─── Record list
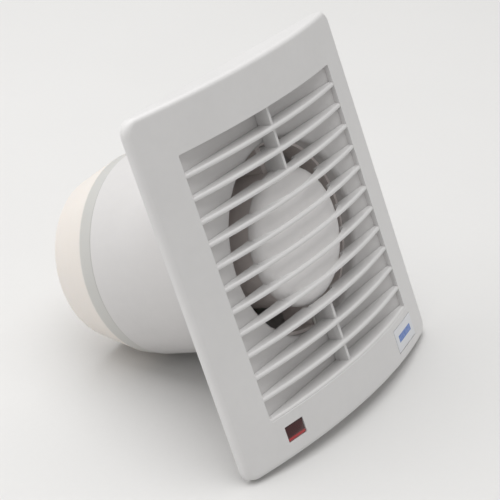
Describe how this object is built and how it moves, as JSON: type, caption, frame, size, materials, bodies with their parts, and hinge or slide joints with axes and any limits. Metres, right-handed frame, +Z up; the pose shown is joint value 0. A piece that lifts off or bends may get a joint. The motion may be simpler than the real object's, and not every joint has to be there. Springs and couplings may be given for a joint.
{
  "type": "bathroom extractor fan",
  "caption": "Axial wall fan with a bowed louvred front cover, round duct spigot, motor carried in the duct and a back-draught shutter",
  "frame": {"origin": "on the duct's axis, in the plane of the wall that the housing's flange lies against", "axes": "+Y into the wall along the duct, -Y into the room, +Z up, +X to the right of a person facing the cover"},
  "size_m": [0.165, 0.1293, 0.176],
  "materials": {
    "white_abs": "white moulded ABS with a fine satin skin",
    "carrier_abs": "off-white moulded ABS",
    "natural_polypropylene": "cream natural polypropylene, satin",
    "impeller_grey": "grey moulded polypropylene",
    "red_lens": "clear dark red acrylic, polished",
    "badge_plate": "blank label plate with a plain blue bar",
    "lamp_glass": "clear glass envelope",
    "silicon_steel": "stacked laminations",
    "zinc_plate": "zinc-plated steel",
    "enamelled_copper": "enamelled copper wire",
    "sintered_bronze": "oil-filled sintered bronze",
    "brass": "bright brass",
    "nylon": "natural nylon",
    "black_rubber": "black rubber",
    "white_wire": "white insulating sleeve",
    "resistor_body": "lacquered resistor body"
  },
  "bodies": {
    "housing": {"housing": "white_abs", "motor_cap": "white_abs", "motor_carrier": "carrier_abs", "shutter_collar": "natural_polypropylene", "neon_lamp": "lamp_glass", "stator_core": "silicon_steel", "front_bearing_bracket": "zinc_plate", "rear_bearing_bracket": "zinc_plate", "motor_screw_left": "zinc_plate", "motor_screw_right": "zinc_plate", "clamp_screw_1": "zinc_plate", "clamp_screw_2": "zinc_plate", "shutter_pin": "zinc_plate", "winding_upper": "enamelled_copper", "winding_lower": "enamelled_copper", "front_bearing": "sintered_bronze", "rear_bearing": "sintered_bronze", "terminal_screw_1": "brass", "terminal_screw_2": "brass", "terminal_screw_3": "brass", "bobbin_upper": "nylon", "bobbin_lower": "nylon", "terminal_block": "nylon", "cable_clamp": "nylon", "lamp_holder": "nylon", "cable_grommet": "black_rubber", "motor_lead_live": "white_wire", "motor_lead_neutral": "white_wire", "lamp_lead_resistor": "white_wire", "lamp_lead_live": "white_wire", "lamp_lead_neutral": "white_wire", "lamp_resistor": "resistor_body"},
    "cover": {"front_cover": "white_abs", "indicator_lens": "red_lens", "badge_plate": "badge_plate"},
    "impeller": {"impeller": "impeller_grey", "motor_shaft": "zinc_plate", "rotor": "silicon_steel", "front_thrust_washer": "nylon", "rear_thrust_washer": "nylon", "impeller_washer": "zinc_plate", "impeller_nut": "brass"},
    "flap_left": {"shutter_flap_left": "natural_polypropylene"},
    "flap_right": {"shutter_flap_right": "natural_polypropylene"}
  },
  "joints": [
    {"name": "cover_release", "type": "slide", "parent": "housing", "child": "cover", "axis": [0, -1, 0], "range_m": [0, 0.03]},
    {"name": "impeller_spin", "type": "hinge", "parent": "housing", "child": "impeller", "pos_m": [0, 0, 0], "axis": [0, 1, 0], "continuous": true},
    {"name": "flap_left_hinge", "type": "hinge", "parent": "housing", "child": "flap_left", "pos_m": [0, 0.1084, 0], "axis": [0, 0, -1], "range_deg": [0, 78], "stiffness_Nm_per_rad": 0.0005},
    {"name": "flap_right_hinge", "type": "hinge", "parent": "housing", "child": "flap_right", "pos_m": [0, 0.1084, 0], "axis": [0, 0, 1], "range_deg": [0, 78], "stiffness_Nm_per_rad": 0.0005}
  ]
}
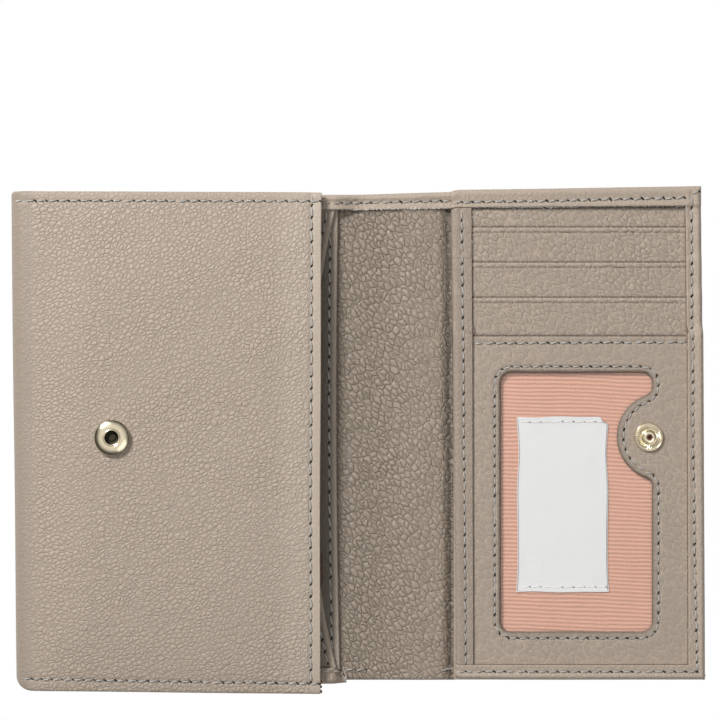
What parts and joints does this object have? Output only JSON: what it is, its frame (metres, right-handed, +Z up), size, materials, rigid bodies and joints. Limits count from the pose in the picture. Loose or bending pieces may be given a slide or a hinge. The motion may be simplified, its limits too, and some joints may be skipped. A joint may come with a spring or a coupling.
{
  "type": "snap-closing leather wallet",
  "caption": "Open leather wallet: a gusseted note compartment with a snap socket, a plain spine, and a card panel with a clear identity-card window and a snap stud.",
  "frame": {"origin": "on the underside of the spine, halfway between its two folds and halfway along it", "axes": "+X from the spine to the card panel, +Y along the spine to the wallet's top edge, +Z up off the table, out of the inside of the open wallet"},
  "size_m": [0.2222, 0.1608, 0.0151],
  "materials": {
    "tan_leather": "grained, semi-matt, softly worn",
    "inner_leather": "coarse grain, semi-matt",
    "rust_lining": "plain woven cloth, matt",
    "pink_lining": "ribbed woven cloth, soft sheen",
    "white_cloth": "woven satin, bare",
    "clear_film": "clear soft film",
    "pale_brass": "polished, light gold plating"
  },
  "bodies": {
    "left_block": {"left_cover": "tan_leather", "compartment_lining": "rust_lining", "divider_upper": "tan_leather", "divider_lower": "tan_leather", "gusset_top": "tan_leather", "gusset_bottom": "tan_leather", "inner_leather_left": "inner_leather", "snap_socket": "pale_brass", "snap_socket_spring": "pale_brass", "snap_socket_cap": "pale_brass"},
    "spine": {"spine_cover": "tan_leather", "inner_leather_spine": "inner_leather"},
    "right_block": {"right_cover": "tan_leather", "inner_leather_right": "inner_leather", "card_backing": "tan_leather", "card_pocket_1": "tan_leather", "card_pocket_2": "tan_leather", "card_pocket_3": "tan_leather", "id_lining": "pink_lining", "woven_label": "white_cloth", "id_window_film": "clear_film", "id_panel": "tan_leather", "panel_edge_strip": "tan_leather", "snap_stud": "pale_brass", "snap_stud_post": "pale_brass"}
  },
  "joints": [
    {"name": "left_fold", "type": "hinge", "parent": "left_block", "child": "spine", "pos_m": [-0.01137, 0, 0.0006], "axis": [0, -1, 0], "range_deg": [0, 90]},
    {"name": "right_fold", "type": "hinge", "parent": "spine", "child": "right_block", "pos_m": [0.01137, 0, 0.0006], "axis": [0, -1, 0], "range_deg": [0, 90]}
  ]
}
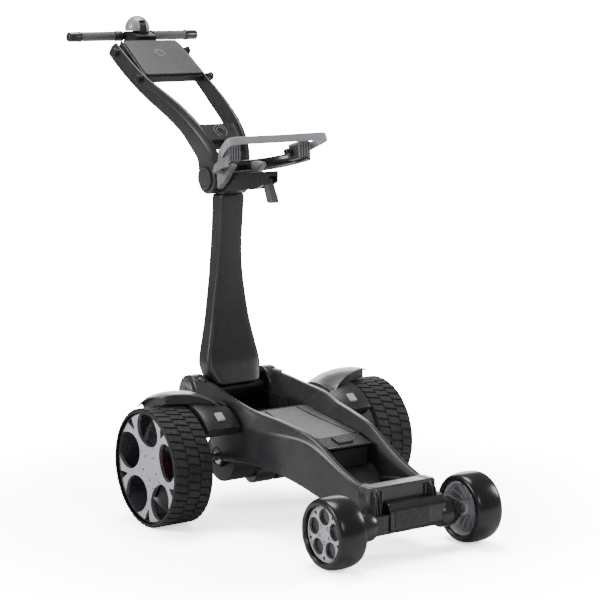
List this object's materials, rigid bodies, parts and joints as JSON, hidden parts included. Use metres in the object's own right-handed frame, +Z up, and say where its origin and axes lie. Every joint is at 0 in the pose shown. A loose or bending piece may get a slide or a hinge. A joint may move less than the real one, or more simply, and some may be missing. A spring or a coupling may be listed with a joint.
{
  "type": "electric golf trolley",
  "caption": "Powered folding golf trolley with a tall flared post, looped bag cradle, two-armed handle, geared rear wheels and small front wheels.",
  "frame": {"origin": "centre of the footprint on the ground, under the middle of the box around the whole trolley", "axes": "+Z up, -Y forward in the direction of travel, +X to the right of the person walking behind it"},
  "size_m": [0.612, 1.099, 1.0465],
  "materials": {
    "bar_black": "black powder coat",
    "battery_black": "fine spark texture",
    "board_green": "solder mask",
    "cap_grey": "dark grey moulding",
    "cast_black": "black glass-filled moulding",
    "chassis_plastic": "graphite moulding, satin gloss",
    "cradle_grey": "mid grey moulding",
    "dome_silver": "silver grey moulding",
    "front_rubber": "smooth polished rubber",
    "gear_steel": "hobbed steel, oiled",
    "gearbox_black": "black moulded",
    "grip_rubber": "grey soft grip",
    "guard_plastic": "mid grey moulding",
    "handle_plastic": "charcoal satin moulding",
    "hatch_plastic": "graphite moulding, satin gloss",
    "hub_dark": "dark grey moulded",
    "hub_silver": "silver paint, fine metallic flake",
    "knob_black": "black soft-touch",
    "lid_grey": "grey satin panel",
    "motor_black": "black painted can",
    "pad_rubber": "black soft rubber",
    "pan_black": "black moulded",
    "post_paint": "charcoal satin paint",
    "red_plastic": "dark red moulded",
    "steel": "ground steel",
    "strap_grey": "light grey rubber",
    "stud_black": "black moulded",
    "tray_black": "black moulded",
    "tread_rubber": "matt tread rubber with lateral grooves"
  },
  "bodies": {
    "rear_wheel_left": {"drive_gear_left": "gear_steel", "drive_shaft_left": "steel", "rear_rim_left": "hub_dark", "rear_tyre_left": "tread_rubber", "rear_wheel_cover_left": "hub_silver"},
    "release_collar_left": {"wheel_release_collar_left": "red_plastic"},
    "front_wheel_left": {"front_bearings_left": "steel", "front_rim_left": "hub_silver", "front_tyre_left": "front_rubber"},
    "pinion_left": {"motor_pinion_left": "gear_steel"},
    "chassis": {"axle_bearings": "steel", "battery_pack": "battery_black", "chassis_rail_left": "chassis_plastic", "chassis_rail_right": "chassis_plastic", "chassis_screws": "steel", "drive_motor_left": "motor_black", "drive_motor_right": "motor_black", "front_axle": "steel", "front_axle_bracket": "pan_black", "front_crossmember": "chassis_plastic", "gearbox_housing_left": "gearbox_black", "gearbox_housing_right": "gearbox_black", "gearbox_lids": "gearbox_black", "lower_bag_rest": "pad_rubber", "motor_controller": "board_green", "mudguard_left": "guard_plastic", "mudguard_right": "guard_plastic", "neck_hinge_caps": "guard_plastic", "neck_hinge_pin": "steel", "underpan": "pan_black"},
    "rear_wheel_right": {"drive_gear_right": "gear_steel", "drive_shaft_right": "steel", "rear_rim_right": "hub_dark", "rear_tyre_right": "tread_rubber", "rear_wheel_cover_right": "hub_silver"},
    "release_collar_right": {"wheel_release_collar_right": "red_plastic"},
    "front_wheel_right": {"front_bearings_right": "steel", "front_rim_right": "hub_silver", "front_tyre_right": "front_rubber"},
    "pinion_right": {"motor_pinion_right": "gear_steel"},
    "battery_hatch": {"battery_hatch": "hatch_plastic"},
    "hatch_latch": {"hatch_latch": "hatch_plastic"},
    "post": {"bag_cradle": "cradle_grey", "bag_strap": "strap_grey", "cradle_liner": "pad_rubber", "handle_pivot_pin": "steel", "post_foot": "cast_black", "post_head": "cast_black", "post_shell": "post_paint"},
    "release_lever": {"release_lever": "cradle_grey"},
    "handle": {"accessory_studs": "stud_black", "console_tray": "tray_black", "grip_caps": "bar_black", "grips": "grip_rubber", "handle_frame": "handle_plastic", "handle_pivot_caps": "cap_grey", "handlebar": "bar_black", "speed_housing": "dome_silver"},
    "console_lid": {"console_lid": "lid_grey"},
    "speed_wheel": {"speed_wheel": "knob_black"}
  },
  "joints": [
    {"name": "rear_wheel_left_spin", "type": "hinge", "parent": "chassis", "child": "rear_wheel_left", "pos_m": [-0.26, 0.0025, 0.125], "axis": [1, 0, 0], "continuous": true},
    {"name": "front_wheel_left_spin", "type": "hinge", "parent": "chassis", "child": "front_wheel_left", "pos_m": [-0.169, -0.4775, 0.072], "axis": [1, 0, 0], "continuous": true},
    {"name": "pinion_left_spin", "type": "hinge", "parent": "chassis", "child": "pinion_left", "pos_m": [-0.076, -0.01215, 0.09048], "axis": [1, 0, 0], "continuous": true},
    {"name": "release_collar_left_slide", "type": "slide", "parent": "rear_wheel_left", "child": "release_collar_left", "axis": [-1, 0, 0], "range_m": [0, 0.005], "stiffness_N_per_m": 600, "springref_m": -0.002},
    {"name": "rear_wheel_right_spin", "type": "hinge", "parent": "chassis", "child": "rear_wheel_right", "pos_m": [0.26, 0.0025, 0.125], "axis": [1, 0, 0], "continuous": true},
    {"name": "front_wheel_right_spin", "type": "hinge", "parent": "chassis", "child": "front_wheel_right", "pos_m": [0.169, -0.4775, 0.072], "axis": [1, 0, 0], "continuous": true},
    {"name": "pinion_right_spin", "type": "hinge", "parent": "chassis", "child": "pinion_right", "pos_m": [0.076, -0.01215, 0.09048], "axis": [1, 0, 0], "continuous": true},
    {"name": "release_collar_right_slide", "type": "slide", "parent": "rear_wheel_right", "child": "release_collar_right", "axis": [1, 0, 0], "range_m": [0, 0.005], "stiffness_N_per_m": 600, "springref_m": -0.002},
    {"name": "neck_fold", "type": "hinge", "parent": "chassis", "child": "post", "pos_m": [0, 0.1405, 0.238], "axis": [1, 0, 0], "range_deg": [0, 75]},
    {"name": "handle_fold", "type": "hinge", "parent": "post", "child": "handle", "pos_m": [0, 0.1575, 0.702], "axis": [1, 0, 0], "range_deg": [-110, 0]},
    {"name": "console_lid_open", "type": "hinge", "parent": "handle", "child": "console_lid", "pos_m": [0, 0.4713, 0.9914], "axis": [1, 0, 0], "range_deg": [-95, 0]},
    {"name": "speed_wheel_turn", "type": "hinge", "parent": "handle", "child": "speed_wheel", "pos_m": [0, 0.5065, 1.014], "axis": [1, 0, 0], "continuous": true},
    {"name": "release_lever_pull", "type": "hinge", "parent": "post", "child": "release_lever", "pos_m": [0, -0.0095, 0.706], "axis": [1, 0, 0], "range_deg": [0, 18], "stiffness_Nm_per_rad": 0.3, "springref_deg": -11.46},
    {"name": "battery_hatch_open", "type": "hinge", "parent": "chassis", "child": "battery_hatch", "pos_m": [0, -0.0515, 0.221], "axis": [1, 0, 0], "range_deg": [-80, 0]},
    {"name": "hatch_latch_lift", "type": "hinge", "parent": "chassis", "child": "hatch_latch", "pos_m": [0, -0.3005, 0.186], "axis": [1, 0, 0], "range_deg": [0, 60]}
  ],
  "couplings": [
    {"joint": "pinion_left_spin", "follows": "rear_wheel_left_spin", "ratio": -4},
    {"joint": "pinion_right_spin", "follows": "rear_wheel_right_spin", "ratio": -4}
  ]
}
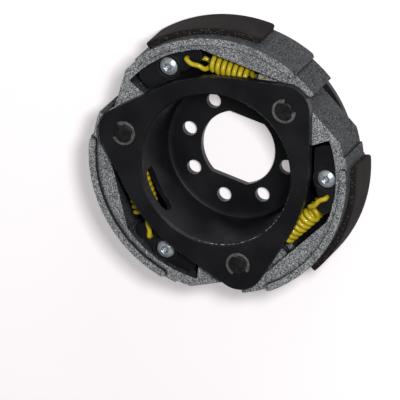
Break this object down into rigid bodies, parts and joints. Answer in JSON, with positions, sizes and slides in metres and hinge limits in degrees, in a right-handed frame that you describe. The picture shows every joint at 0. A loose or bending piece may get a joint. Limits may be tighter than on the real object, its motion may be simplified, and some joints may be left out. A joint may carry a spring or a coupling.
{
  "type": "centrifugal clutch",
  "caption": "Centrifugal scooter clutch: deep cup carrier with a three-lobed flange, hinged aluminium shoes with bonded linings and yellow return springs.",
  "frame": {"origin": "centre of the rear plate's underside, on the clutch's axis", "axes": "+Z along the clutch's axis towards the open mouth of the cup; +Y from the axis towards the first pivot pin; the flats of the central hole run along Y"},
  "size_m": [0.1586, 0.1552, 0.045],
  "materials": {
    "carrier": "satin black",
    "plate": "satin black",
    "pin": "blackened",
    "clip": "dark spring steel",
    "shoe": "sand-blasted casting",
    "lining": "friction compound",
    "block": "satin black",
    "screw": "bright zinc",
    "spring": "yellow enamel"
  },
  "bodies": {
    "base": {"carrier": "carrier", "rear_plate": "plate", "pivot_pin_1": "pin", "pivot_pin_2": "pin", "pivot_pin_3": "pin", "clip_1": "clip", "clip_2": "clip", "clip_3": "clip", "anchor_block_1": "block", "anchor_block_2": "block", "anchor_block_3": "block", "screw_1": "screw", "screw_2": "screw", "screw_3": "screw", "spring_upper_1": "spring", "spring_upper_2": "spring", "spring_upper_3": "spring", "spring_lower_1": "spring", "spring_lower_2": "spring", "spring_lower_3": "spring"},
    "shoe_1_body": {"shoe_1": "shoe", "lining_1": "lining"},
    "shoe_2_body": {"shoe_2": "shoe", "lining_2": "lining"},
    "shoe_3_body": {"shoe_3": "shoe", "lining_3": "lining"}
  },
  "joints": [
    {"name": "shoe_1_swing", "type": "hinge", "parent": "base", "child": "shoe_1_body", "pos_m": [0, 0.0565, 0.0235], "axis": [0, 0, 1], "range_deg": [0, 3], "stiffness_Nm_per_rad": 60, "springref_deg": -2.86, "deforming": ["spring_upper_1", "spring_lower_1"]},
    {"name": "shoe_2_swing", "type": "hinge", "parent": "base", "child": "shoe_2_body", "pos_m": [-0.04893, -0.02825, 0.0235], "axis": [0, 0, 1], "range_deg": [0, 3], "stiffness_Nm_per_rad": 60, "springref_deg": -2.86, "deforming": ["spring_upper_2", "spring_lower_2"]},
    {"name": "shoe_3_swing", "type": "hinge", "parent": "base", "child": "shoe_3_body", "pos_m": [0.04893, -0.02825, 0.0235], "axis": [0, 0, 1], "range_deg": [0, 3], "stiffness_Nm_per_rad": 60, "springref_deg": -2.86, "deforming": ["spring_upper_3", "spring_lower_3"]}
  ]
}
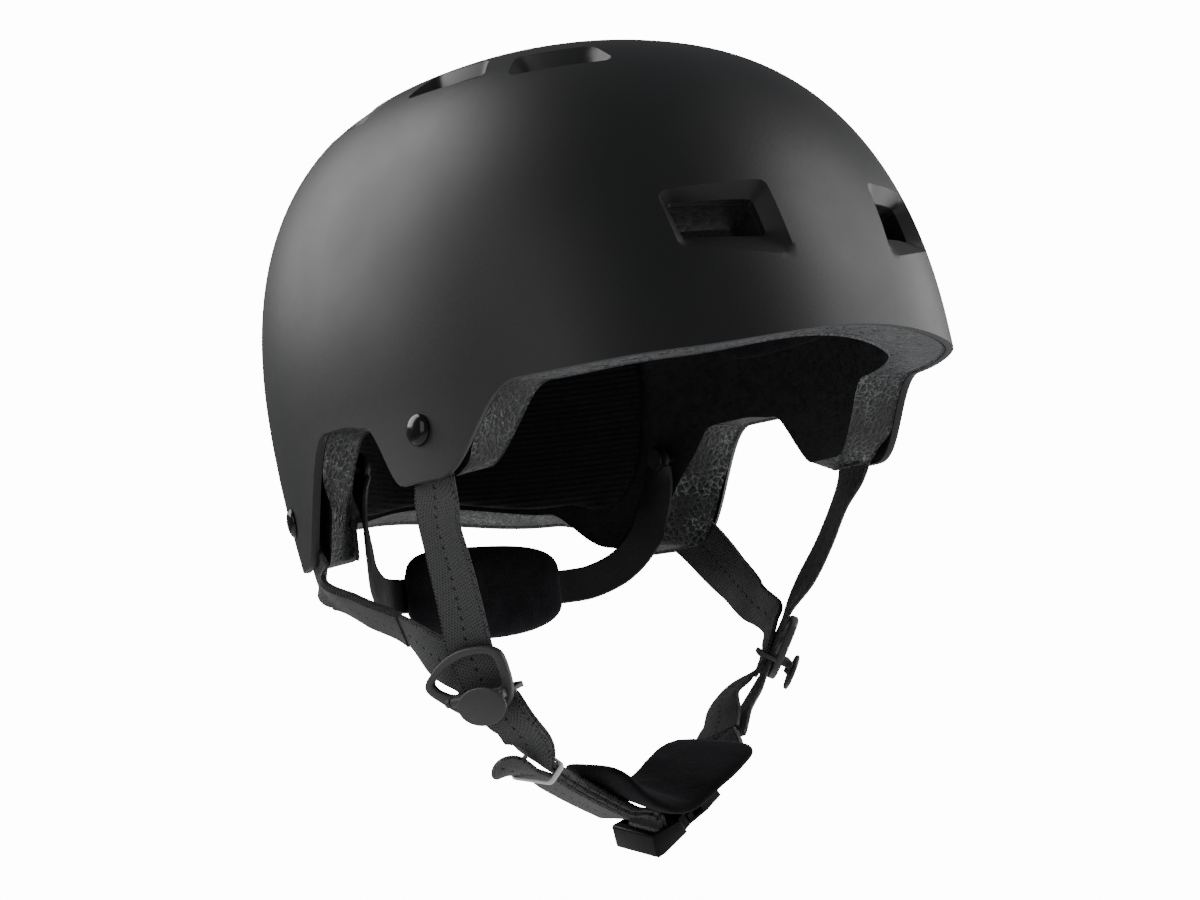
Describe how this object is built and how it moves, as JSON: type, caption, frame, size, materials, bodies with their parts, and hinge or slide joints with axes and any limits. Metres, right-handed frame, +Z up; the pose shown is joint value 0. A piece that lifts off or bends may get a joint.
──────
# [Set task]
Of all the lines in the data above, state how many include "into". Say only the number.

# [The completed task]
2